And unfortunately, many people mistake nervous system activation for intuition.

Sometimes anxiety convinces us:

  • “This person must really matter because I can’t stop thinking about them.”
  • “The chemistry is intense.”
  • “I’ve never felt this strongly before.”

But intensity is not always compatibility.

Sometimes it’s unpredictability.

Sometimes it’s inconsistency.

Sometimes it’s your nervous system trying to secure connection because it senses instability.

Secure relationships usually do not leave you in a constant state of emotional confusion.

That doesn’t mean healthy relationships never create anxiety. Vulnerability is scary.
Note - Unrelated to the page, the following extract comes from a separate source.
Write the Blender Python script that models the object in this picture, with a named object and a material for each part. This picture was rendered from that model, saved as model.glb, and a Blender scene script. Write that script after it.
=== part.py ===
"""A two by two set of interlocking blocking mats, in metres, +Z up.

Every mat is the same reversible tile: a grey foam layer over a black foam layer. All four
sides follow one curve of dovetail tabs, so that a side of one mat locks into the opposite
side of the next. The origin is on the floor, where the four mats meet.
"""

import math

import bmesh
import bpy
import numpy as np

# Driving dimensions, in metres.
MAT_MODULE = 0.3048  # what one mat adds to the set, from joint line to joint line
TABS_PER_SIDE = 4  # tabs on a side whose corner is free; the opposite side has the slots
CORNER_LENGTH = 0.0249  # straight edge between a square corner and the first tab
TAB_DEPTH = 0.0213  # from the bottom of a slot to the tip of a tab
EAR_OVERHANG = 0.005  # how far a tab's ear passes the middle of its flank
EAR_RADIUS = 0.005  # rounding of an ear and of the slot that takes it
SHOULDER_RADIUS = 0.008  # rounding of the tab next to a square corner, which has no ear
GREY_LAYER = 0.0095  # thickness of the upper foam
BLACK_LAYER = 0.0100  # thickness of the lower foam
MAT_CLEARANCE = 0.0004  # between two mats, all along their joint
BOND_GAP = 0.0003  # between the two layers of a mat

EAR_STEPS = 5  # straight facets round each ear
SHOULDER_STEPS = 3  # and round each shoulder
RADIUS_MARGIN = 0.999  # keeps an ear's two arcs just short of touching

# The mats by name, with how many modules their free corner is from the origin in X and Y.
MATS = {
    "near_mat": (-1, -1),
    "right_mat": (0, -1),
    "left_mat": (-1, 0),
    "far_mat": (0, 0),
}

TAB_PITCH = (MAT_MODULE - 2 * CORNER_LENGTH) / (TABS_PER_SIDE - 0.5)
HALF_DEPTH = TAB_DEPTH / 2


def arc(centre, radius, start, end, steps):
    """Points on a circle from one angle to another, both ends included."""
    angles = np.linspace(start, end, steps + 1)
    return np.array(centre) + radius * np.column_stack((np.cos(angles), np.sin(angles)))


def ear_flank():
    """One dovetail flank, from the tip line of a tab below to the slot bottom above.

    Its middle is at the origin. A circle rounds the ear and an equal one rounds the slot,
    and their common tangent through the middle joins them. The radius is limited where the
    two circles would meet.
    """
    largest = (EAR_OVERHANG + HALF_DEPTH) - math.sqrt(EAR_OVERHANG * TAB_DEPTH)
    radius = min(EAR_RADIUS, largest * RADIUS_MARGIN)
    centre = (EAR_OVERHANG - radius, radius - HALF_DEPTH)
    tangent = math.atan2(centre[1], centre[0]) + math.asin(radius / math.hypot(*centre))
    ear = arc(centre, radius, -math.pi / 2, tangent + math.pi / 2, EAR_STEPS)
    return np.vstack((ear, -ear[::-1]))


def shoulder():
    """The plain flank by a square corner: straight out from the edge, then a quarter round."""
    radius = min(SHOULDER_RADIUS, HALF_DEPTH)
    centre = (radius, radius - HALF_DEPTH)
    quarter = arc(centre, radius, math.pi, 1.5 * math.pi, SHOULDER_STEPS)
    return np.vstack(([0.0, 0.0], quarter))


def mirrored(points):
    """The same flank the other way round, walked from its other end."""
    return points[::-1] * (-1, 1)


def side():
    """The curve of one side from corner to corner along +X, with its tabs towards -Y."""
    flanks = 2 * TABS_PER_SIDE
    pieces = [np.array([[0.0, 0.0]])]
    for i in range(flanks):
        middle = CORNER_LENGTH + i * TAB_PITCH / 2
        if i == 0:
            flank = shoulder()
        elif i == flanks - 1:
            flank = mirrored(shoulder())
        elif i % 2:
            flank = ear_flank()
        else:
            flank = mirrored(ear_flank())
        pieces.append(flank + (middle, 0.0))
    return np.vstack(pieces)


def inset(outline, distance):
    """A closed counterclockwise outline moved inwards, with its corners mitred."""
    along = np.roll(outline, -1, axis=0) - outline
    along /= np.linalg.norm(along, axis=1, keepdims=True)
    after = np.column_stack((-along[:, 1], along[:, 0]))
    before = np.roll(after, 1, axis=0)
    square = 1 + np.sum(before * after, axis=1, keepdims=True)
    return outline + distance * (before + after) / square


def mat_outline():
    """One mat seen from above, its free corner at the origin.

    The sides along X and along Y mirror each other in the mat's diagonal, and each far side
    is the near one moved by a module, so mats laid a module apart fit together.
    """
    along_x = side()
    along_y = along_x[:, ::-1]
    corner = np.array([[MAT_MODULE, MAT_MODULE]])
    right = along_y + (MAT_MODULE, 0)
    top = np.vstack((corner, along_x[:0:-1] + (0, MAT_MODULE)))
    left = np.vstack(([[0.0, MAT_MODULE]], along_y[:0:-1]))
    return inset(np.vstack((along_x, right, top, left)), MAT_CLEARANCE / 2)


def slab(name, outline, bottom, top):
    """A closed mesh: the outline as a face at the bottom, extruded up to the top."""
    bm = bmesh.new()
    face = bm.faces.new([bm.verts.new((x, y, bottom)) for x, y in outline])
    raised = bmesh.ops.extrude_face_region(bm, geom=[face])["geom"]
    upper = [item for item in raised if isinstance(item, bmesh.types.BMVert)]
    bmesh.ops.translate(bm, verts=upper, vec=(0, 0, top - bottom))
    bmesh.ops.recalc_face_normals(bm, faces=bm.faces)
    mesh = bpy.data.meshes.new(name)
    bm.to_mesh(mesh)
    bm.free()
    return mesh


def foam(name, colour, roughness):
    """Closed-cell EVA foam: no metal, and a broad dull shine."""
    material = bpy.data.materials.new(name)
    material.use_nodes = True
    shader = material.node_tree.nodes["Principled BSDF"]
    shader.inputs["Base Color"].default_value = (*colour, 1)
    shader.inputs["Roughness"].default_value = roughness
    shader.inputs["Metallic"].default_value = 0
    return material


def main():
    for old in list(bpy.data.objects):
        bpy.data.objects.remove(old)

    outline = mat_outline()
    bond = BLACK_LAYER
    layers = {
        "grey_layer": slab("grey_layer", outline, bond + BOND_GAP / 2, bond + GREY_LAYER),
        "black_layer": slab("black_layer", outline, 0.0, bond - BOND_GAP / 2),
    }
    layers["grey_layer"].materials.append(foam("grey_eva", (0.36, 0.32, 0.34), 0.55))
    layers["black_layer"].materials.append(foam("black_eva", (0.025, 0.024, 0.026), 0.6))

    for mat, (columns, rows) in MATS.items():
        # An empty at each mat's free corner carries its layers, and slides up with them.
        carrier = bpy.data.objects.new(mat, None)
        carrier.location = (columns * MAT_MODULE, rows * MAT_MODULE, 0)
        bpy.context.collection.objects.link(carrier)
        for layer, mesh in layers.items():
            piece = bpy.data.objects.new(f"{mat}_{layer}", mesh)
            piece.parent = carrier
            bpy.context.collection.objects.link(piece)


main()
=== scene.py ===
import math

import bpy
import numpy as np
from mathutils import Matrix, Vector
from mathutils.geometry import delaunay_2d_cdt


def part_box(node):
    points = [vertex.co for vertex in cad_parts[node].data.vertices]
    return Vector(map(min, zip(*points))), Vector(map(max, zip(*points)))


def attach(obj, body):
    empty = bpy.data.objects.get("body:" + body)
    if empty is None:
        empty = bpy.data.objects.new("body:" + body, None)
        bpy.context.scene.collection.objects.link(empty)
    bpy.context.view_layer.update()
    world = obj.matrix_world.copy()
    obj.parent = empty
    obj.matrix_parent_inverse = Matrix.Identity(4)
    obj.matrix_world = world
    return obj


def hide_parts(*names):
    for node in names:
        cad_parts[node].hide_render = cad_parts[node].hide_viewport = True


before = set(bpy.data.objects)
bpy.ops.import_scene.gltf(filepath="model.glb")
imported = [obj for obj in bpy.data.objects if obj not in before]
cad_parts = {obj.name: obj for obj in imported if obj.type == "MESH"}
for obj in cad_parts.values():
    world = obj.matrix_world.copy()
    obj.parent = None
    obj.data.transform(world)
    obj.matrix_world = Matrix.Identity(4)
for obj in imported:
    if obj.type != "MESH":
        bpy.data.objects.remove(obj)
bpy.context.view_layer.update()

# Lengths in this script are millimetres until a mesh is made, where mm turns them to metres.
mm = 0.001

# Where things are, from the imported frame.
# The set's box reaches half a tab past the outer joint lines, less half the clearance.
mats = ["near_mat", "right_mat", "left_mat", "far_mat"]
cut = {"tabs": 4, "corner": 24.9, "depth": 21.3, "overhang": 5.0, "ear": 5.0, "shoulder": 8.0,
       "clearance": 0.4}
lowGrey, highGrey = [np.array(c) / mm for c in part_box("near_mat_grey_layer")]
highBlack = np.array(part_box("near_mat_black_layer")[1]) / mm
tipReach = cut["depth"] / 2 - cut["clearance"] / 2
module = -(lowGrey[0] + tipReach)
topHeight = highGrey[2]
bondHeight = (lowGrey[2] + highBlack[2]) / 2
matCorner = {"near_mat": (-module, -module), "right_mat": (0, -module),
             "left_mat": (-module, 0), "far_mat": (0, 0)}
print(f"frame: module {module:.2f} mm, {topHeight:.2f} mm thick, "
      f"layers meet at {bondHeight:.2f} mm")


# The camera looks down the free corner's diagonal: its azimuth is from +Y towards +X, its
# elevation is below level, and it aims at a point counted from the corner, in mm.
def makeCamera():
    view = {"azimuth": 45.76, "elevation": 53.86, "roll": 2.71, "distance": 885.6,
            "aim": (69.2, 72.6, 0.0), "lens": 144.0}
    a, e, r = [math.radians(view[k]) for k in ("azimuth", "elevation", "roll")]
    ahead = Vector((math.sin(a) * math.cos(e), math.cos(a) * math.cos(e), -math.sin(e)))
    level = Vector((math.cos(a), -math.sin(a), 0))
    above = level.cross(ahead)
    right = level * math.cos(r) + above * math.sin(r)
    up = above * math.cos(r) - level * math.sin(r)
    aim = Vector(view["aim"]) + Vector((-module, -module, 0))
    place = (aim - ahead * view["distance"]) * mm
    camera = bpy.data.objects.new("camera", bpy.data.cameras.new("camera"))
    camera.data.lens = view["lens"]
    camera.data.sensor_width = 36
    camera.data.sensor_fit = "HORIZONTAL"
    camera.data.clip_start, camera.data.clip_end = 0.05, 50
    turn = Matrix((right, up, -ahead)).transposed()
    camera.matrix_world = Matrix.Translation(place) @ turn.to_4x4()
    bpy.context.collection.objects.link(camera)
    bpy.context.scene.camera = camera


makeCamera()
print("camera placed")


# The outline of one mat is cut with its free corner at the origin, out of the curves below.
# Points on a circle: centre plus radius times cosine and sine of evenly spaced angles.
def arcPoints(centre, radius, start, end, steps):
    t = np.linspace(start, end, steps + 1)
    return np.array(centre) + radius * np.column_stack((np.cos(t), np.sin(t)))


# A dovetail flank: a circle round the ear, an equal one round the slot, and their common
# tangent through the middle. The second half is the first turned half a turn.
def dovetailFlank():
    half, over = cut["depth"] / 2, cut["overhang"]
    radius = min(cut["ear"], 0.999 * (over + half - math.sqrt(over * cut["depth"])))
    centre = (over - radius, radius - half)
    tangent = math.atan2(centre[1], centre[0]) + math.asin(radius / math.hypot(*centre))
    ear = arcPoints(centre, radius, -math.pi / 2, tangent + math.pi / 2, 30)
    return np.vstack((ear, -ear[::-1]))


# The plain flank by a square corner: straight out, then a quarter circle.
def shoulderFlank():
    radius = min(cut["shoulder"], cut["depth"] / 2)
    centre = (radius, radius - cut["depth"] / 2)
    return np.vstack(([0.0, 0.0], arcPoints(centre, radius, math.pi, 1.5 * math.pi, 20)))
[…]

Dating always involves some uncertainty.

But there is a difference between:

  • normal vulnerability
    and
  • chronic nervous system activation

Healthy connection tends to create more grounding over time, not less.

You begin to feel safer being yourself.
You stop obsessing over every interaction.
You trust the consistency.
You feel calmer instead of constantly trying to earn reassurance.

And healing does not mean becoming emotionless or “cool” enough to never care.

Healing means your nervous system slowly learns:

  • uncertainty is survivable
  • rejection is not abandonment
  • inconsistency is information
  • you do not need to chase clarity from unavailable people
  • your worth is not determined by someone else’s ability to choose you

Most importantly, healing means learning that anxiety is not always a sign to pursue harder.

Sometimes it’s a signal to pause and ask:

“Does this connection actually feel emotionally safe for me?”

Because the goal is not just attraction.

The goal is a relationship where your nervous system no longer has to stay in survival mode to maintain connection.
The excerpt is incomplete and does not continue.